A few days ago I posted factual information demonstrating that the claim that there are 33,000 Protestant denominations arising from the Reformation is utterly bogus. I documented that the source “cited” lists less than 9000 Protestant denominations, and that even this number is obviously 1) inflated as far as any meaningful use of the term “denomination” is concerned, 2) errant, since it includes non-Trinitarians, and 3) ridiculously irrelevant to the issue of sola scriptura. I pointed out that the actual number listed in the source is only 27% of 33,000, and I likewise noted that included in the 33,000 number are groups such as “Gnostics” (yeah, they came out of the Reformation, and they practice sola scriptura!), Mormons, and Jehovah’s Witnesses.
I have been informed that Steve Ray is writing a response. I should hope so. The only appropriate response from Steve Ray, of course, is, “I am very sorry I have so consistently and grossly misrepresented this number for so long. I apologize, retract my assertions, and likewise wish to offer this explanation of how I could claim to cite a source I had not actually read….” I doubt that is what we will get, however, especially if the smoke and mirrors offered by Phil Porvaznik in a comment on Ray’s blog is any indication. Here is what Porvaznik wrote:
People complain about the number, but it is a Protesant source, World Christian Encyclopedia, published (2001, 2nd edition) by a reputable scholarly publisher, Oxford University Press. The total number of “Christian” denominations / paradenominations in that source is 33820 as of 1995.
We have to do a little subtraction since the source claims “242 Roman Catholic denominations” (i.e. basically one RCC for each country) and “781 Orthodox denominations” so we get:
33,820 (total) – 242 (Catholic) – 781 (Orthodox) = 32,797 (Protestant)
Round it up and you are still at 33,000. “Protestants” are basically those who broke away from the Catholic Church (Latin, West) in the 16th century, and all their further splinters since then. Orthodox are those who broke away from Rome in the 11th century. Granted, we could narrow down “Protestant” further and exclude others. But considering the initial big number with “Christians” being either (1) Catholic, (2) Orthodox, or (3) “Protestant” that’s what you get.

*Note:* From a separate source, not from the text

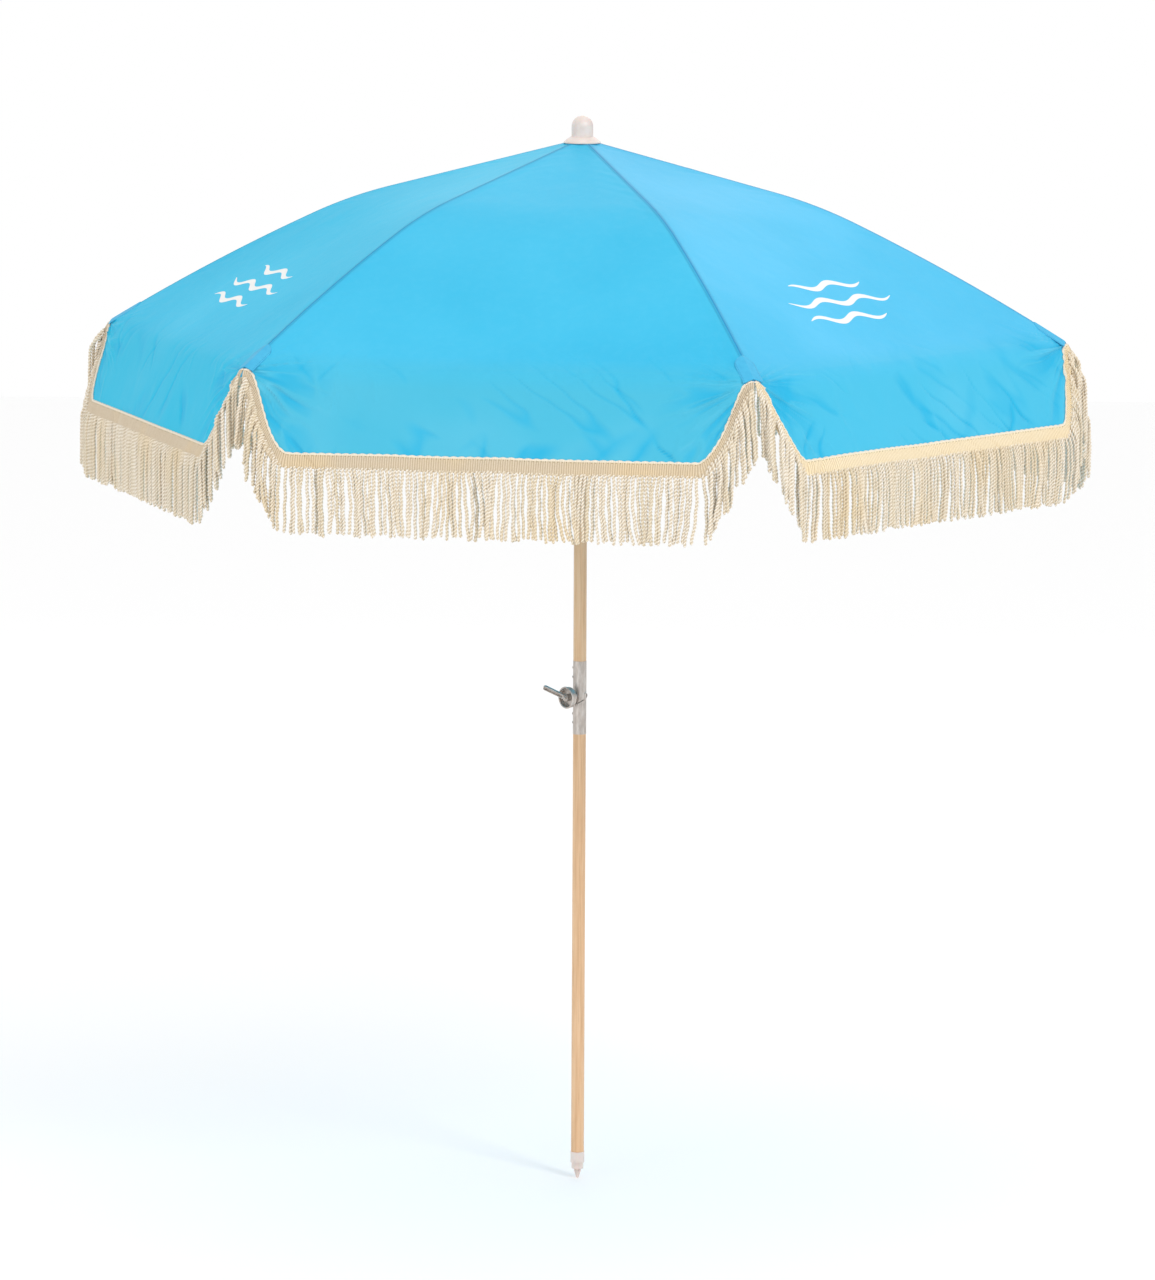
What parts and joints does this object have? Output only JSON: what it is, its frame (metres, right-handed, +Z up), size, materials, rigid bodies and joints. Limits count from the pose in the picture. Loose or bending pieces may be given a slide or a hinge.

As soon as I saw this comment I knew Porvaznik has never laid his eyes on the source being cited. Why? Because of his mathematical formula: anyone who has actually looked at the source knows it lists less than 9k groups under “Protestant,” not 32,797. In other words, he’s blowing smoke. He is pretending to address a topic about which he is utterly ignorant. But note, that doesn’t stop the faithful apologist for Romanism. So I wrote to Phil, and he confirmed, in his response, that he has not seen the 2001 edition, though he claims to have seen the previous edition. Well, if that is the case, he is still convicted by his own words of simple dishonesty, since the previous edition likewise broke down the data in such a fashion as to demonstrate beyond all contradiction that the use of its data to allege the existence of more than 20,000 “Protestant denominations” is just as bogus and dishonest as the current 33,000 claim. Eric Svendsen pointed this out years ago.
So Porvaznik has now convinced me, along with men like Steve Ray, that my forefathers were right all along. These men are Romanists. Rome is all that matters to them. Service to Rome is their highest goal. All facts, arguments, and thoughts, are to be twisted to the service of…Rome. I cannot help but recall the words of one of the greatest Romanists of all time, Ignatius Loyola, founder of the Jesuits:
That we may be altogether of the same mind and in conformity with the Church herself, if she shall have defined anything to be black which to our eyes appears to be white, we ought in like manner to pronounce it black. – [St. Ignatius Loyola, “Rules for Thinking with the Church”, Rule 13, (cited from: Documents of the Christian Church, pp. 364-365, ed. Henry Bettenson, New York and London: Oxford University Press, 1947.)]
Rome is the goal, the greatest good, the ultimate. And what do you call a religion that is focused upon conversion to Rome, following Rome, defending Rome at all costs, even at the cost of simple truth? It’s called Romanism. And how do you accurately describe men who will sacrifice their integrity, their logic, their rationality, and put forth such monumental efforts in defense of Rome? They are Romanists.